During those peak years, Whole Foods opened about five stores a year in the Bay Area. That’s down to about two stores a year. Whole Foods has 30 stores here.

Calling it “a great market for us,” Smith noted “the Bay Area is the birthplace of the natural and organic food movement.”

Whole Foods just opened its first store in Fremont, and is building a store near downtown San Jose at The Alameda and Stockton Avenue that should open during the second half of 2014. It also recently disclosed plans to open a new store in Dublin and its second store in Walnut Creek.

Target has been active with store openings in San Jose and the East Bay, and it is even finding sites in crowded San Francisco.

“The Bay Area is a region Target has an eye on,” said Matias Cavallin, a Target spokesman. “The economy here is really allowing us to gear up for more store openings.” Target has 54 stores in the Bay Area.

Bay Area cities welcome the heightened activity, because the increase in retail sales helps fill municipal coffers.

“During the downturn, when taxes were lean, we really felt the pinch,” said John Lang, chief economist with San Jose’s Economic Development Department. Now, he said, “retail sales are growing, and we are seeing a growth in tax revenue.”

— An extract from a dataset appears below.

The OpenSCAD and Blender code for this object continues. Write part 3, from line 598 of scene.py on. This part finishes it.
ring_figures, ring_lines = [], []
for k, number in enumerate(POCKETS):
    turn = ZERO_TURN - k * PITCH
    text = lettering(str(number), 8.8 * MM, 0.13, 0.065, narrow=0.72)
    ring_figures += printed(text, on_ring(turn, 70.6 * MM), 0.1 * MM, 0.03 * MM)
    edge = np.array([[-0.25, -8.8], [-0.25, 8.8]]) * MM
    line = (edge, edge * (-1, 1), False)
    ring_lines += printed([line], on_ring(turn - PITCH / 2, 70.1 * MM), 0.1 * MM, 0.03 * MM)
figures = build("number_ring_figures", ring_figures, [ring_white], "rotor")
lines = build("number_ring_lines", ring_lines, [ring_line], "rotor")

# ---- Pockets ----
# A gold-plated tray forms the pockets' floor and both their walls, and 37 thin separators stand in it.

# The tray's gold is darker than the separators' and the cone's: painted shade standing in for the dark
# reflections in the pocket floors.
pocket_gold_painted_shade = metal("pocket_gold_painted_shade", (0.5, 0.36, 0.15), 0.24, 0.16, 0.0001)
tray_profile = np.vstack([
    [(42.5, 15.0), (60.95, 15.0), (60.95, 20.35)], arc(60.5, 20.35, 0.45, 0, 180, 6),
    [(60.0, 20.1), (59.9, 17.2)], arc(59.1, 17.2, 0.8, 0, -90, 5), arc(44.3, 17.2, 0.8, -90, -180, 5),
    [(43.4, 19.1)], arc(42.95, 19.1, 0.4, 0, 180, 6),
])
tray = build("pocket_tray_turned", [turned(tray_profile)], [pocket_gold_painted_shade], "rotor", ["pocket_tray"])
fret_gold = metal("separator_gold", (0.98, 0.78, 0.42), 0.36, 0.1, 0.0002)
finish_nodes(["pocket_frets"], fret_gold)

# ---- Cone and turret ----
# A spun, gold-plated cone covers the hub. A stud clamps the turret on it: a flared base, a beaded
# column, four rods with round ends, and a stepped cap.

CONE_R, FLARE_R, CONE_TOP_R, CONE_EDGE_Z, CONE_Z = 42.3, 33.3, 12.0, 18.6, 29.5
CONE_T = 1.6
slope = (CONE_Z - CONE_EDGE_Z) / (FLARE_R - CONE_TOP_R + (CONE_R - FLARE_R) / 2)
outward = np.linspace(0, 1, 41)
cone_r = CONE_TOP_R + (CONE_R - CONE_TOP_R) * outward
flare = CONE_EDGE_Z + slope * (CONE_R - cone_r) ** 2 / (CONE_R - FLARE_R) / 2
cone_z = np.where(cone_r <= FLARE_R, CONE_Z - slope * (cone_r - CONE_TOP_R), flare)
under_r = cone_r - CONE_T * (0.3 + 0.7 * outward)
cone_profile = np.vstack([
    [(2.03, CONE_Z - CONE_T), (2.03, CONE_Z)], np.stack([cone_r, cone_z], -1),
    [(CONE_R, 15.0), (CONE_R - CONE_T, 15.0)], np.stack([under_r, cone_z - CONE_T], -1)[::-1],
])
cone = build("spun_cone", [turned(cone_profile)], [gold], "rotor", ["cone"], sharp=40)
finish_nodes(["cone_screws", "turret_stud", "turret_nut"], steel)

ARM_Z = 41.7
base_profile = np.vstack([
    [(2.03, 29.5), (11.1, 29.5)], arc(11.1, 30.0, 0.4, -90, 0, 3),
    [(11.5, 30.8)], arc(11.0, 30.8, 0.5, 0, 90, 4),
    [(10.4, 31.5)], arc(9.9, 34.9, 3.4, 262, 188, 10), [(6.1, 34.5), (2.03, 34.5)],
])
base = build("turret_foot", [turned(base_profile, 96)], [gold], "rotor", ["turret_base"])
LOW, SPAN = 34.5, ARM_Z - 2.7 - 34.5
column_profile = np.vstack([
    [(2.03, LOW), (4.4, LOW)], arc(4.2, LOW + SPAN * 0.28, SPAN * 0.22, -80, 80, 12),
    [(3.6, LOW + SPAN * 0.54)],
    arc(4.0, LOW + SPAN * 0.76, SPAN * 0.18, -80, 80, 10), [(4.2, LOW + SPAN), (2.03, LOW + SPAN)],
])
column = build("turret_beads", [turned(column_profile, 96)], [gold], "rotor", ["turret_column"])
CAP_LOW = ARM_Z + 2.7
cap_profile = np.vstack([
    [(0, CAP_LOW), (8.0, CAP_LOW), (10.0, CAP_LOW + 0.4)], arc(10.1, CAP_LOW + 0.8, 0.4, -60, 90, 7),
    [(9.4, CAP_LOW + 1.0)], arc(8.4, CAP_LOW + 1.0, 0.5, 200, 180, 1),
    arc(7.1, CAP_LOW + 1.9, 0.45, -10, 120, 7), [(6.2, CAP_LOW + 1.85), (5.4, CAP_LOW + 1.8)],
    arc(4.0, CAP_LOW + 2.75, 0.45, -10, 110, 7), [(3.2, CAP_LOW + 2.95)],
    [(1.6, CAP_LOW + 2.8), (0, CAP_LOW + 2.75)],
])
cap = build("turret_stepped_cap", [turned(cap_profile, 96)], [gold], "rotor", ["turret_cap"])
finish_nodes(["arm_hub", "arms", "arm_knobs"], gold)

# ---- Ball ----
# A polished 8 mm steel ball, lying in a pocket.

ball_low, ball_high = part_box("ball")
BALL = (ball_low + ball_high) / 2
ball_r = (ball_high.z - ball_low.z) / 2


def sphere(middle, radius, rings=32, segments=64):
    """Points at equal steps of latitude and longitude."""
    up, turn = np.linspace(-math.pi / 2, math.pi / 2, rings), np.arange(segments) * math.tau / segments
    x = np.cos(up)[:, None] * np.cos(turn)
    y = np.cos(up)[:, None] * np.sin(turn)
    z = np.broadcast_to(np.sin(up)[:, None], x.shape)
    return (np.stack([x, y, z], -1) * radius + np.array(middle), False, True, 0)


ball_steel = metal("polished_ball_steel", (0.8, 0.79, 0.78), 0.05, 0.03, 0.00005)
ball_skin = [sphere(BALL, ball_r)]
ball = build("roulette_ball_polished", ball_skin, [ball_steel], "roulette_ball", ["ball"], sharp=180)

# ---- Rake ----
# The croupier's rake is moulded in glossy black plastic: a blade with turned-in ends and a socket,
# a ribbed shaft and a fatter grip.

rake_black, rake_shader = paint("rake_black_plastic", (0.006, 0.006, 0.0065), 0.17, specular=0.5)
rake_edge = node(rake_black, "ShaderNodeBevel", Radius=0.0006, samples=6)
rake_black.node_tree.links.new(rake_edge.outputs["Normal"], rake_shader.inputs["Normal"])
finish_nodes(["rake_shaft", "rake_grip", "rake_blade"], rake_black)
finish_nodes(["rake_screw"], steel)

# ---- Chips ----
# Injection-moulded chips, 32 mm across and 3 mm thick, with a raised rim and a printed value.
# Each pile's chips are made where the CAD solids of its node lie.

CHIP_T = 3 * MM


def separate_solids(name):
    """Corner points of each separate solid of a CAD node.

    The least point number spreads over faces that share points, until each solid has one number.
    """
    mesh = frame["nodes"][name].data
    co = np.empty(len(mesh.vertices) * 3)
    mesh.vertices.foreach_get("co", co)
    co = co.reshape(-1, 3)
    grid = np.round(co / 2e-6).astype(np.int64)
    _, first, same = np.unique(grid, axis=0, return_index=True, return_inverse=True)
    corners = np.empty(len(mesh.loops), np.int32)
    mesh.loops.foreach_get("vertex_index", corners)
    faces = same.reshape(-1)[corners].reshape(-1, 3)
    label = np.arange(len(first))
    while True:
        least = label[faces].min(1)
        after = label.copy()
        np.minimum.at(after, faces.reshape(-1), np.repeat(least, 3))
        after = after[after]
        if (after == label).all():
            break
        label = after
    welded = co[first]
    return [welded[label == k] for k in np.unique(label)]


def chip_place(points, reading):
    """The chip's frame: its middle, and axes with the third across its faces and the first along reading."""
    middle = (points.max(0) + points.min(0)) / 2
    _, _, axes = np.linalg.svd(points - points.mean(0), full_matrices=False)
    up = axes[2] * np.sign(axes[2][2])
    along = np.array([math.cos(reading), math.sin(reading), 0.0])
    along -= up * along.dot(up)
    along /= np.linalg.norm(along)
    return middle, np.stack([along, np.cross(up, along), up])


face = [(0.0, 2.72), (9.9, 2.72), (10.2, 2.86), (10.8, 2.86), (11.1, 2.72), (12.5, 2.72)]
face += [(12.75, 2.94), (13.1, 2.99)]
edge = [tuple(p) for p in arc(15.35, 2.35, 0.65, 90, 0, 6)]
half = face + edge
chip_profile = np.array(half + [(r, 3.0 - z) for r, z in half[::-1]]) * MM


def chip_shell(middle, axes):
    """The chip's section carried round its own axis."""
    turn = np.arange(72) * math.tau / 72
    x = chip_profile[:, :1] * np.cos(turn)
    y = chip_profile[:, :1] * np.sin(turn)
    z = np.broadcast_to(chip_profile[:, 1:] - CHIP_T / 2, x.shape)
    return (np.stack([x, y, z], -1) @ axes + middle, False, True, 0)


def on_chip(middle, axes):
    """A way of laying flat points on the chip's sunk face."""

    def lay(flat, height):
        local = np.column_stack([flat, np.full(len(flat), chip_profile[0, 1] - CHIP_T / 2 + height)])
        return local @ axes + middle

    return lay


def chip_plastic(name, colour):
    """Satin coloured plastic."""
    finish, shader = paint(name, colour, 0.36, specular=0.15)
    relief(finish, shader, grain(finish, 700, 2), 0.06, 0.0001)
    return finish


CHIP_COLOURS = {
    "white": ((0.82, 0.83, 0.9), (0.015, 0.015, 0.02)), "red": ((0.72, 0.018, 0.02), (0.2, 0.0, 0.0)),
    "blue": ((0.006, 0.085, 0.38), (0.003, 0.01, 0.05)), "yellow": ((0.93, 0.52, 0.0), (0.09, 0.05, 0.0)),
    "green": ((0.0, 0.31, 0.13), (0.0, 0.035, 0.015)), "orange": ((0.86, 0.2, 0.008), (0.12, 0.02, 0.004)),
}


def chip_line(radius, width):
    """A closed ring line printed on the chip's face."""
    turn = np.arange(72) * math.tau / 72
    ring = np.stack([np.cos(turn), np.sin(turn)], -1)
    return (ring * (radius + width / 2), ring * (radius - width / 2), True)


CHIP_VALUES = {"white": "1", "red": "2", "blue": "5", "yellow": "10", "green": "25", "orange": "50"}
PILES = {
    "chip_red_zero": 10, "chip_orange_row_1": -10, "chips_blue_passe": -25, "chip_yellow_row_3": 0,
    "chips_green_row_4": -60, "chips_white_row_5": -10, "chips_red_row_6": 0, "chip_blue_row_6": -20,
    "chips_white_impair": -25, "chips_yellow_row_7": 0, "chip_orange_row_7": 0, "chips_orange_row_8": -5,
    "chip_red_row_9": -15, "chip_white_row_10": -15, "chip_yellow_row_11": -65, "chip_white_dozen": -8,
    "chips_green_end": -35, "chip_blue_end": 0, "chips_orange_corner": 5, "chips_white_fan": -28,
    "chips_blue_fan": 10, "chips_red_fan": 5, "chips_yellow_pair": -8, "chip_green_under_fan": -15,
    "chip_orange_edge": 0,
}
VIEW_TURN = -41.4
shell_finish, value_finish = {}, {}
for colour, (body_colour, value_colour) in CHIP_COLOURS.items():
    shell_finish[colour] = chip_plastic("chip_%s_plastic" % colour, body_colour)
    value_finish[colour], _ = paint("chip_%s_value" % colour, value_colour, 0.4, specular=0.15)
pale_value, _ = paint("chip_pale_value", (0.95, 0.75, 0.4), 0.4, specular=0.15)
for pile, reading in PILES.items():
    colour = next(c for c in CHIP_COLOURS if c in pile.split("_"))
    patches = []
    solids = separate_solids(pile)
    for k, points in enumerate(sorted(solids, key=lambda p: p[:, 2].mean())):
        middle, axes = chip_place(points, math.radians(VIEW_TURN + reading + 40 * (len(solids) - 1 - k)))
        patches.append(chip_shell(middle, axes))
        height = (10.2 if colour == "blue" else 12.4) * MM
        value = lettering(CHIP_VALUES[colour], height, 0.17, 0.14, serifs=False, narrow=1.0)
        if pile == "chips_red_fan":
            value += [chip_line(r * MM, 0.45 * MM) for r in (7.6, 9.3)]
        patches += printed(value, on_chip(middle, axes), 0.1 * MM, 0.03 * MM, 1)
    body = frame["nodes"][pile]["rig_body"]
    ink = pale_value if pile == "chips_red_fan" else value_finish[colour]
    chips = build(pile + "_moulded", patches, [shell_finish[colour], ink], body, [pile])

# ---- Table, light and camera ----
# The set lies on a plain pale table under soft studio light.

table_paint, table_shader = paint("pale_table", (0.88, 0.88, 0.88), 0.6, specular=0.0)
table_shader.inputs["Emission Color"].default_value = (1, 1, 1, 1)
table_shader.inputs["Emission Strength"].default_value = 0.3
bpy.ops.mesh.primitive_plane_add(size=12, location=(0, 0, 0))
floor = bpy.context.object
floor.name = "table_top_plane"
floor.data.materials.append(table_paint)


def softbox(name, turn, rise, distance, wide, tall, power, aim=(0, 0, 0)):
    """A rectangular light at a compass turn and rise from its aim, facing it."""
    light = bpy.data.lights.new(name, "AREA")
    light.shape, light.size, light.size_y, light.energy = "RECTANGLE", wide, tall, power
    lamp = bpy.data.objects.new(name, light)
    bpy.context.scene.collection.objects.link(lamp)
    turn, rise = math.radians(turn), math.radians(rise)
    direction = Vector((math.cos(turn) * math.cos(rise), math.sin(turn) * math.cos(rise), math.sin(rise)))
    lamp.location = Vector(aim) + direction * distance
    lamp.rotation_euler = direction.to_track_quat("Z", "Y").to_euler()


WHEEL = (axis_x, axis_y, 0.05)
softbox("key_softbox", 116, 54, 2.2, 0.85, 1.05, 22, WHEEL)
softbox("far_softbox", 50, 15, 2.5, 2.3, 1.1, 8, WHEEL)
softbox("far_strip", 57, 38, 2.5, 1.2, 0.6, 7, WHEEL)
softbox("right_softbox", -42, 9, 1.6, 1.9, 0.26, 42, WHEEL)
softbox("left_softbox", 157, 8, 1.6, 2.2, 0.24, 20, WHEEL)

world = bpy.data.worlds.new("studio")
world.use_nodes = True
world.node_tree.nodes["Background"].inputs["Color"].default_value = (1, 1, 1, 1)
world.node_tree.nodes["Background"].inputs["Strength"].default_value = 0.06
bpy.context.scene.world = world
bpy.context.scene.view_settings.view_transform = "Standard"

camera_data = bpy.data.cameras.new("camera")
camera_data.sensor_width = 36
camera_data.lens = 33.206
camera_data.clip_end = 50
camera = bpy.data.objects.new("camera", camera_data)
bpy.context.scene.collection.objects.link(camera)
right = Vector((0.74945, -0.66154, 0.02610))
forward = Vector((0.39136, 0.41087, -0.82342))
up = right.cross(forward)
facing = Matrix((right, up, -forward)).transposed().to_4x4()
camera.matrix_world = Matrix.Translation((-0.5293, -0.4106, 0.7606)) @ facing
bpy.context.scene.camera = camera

During the 12 months ending in June, San Jose generated roughly $13 billion in taxable sales, up 3.4 percent from the same period that ended in June 2012. It also was 21 percent above the $11.03 billion in taxable sales during the trough of the retail downturn, the 12 months ending in June 2010.

Some of the shoppers at the opening of the new Whole Foods in Fremont appeared to be confident about their own economic circumstances.

“Over the last year, the economy has improved a lot,” said Jessica Thompson, of Union City. “I feel better about spending money.”